The appeal came to a host of eager ears. Many good and true men were no doubt among the army which gathered upon the gentle hill of Hyères in the blazing midsummer of the year 1209, cross on breast and sword in hand, sworn to exterminate heresy, and bring back the country to the sway of the true religion; but an overwhelming number besides, who were hungry for booty however obtained, and eager to win advancement for themselves, filled up the ranks. Such motives were not absent even from the bosom of Simon de Montfort, their general, otherwise a good man and true. The sovereignty of Toulouse glimmered before him over seas of blood, which was as the blood of the Saracen, no better, though it flowed in the veins of Frenchmen; but the Provençaux could scarcely be called Frenchmen in those early days. They were no more beloved of their northern neighbours than the English were by the Scots, and the expedition against them was as much justified by distinctions of race as was the conflict of Bannockburn.

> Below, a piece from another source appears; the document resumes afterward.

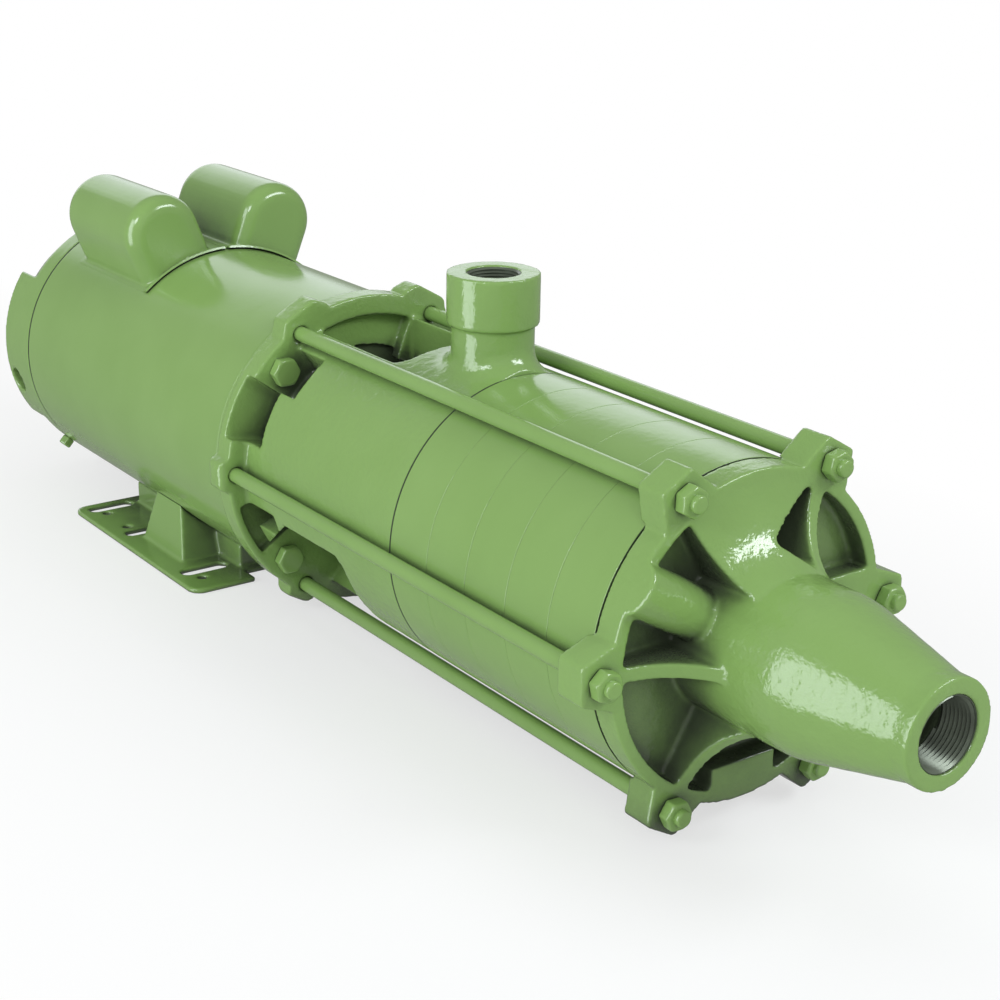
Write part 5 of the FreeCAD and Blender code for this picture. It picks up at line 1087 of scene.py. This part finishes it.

The chapter of history that followed we would fain on all sides obliterate, if we could, from the records of humanity, and we doubt not that the strictest Catholic as much as the most indignant Protestant would share this wish; but that, alas, cannot be done. And no such feeling was in any mind of the time. The remedy was not thought to be too terrible for the disease, for centuries after: and the most Christian souls rejoiced in the victories of the Crusade, the towns destroyed, the nests of heretics broken up. The very heretics themselves, who suffered fiercely and made reprisals when they could, had no doctrine of toleration among themselves, and would have extirpated a wicked hierarchy, and put down the mass with a high hand, as four hundred years later their more enlightened successors did, when the power came to them. There are many shuddering spectators who now try to represent to themselves that Innocent so far off was but half, or not at all, acquainted with the atrocities committed in his name; that his legates over-stepped their authority, as frequently happened, and were carried away by the excitement of carnage and the terrible impulse of destruction common to wild beasts and men when that fatal passion is aroused; and that his generals soon converted their Crusade, as Crusades more or less were converted everywhere, into a raid of fierce acquisition, a war for booty and personal enrichment. And all this is true for as much as it is worth in reducing the guilt of Innocent; but that is not much, for he was a man very well acquainted with human nature, and knew that such things must be.